WRITTEN TASK →
Render the following material again verbatim, leaving nothing out.

● ● ● ● ●

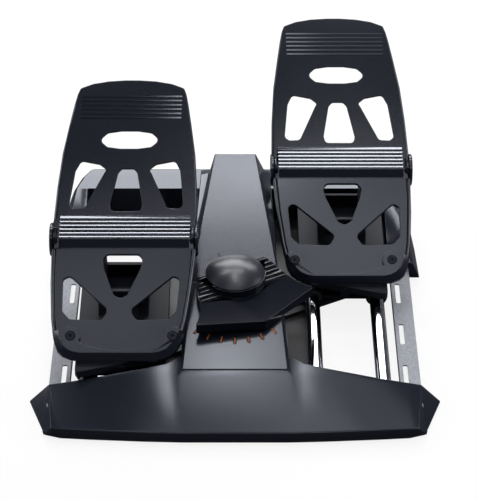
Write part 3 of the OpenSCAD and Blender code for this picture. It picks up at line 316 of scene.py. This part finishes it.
# %% Group for drawn metal
def drawn_streaks_group():
    tree, given, made = new_group("drawn_streaks", [
        ("Vector", "NodeSocketVector", None),
        ("Streak size", "NodeSocketVector", (600.0, 12.0, 600.0)),
        ("Low roughness", "NodeSocketFloat", 0.1),
        ("High roughness", "NodeSocketFloat", 0.25),
    ], [("Roughness", "NodeSocketFloat"), ("Height", "NodeSocketFloat")])
    stretched = add_node(tree, "ShaderNodeVectorMath", {0: given["Vector"], 1: given["Streak size"]},
                         operation="MULTIPLY").outputs[0]
    streaks = add_node(tree, "ShaderNodeTexNoise", {"Vector": stretched, "Scale": 1.0, "Detail": 5.0}).outputs[0]
    handled = add_node(tree, "ShaderNodeTexNoise", {
        "Vector": given["Vector"], "Scale": 30.0, "Detail": 3.0}).outputs[0]
    both = calculate(tree, "MULTIPLY", streaks, handled)
    roughness = spread(tree, both, 0.1, 0.45, given["Low roughness"], given["High roughness"])
    tree.links.new(roughness, made["Roughness"])
    tree.links.new(streaks, made["Height"])
    return tree


drawn_streaks = drawn_streaks_group()
print("group", drawn_streaks.name)


# %% [markdown]
# ## Finishes
#
# The covers and foot plates are one charcoal plastic with a faint blue cast, almost black where no lamp is mirrored
# and grey where one is. So the colours below are close to black, and the tinted gloss does the rest. The spine is a
# little paler with less grain, the ribs of the treads are worn smoother, and the rocker is glossier and blacker. The
# carriages and heel screws are dull, because a glossy black would mirror the wall behind through the cut-outs.

# %% Plastics
grain_size = 1000.0
grain_height = 0.00002
unevenness = 0.06
blue_cast = (0.86, 0.9, 1.0, 1)
no_cast = (1, 1, 1, 1)


def plastic(name, dark, pale, roughness, depth=0.6, level=0.5, tint=no_cast):
    """A moulded plastic: the shared grain feeds colour, roughness and bump."""
    material, tree = new_material(name)
    place = add_node(tree, "ShaderNodeTexCoord")
    surface = add_node(tree, "ShaderNodeGroup", node_tree=moulded_grain)
    tree.links.new(place.outputs["Object"], surface.inputs["Vector"])
    for key, value in (("Grain size", grain_size), ("Grain depth", depth), ("Colour", (*dark, 1)),
                       ("Pale colour", (*pale, 1)), ("Roughness", roughness), ("Unevenness", unevenness)):
        surface.inputs[key].default_value = value
    bumps = add_node(tree, "ShaderNodeBump", {
        "Strength": 0.5, "Distance": grain_height, "Height": surface.outputs["Height"]})
    shader = add_node(tree, "ShaderNodeBsdfPrincipled", {
        "Base Color": surface.outputs["Colour"], "Roughness": surface.outputs["Roughness"],
        "Normal": bumps.outputs[0], "Specular IOR Level": level, "Specular Tint": tint})
    finish_material(tree, shader.outputs[0])
    return material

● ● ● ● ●

REPLY →
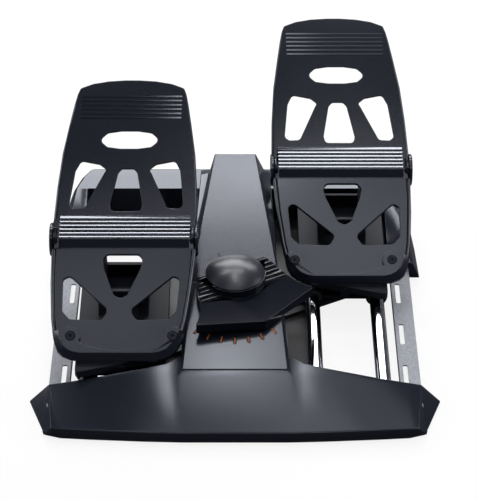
Write part 3 of the OpenSCAD and Blender code for this picture. It picks up at line 316 of scene.py. This part finishes it.
# %% Group for drawn metal
def drawn_streaks_group():
    tree, given, made = new_group("drawn_streaks", [
        ("Vector", "NodeSocketVector", None),
        ("Streak size", "NodeSocketVector", (600.0, 12.0, 600.0)),
        ("Low roughness", "NodeSocketFloat", 0.1),
        ("High roughness", "NodeSocketFloat", 0.25),
    ], [("Roughness", "NodeSocketFloat"), ("Height", "NodeSocketFloat")])
    stretched = add_node(tree, "ShaderNodeVectorMath", {0: given["Vector"], 1: given["Streak size"]},
                         operation="MULTIPLY").outputs[0]
    streaks = add_node(tree, "ShaderNodeTexNoise", {"Vector": stretched, "Scale": 1.0, "Detail": 5.0}).outputs[0]
    handled = add_node(tree, "ShaderNodeTexNoise", {
        "Vector": given["Vector"], "Scale": 30.0, "Detail": 3.0}).outputs[0]
    both = calculate(tree, "MULTIPLY", streaks, handled)
    roughness = spread(tree, both, 0.1, 0.45, given["Low roughness"], given["High roughness"])
    tree.links.new(roughness, made["Roughness"])
    tree.links.new(streaks, made["Height"])
    return tree


drawn_streaks = drawn_streaks_group()
print("group", drawn_streaks.name)


# %% [markdown]
# ## Finishes
#
# The covers and foot plates are one charcoal plastic with a faint blue cast, almost black where no lamp is mirrored
# and grey where one is. So the colours below are close to black, and the tinted gloss does the rest. The spine is a
# little paler with less grain, the ribs of the treads are worn smoother, and the rocker is glossier and blacker. The
# carriages and heel screws are dull, because a glossy black would mirror the wall behind through the cut-outs.

# %% Plastics
grain_size = 1000.0
grain_height = 0.00002
unevenness = 0.06
blue_cast = (0.86, 0.9, 1.0, 1)
no_cast = (1, 1, 1, 1)


def plastic(name, dark, pale, roughness, depth=0.6, level=0.5, tint=no_cast):
    """A moulded plastic: the shared grain feeds colour, roughness and bump."""
    material, tree = new_material(name)
    place = add_node(tree, "ShaderNodeTexCoord")
    surface = add_node(tree, "ShaderNodeGroup", node_tree=moulded_grain)
    tree.links.new(place.outputs["Object"], surface.inputs["Vector"])
    for key, value in (("Grain size", grain_size), ("Grain depth", depth), ("Colour", (*dark, 1)),
                       ("Pale colour", (*pale, 1)), ("Roughness", roughness), ("Unevenness", unevenness)):
        surface.inputs[key].default_value = value
    bumps = add_node(tree, "ShaderNodeBump", {
        "Strength": 0.5, "Distance": grain_height, "Height": surface.outputs["Height"]})
    shader = add_node(tree, "ShaderNodeBsdfPrincipled", {
        "Base Color": surface.outputs["Colour"], "Roughness": surface.outputs["Roughness"],
        "Normal": bumps.outputs[0], "Specular IOR Level": level, "Specular Tint": tint})
    finish_material(tree, shader.outputs[0])
    return material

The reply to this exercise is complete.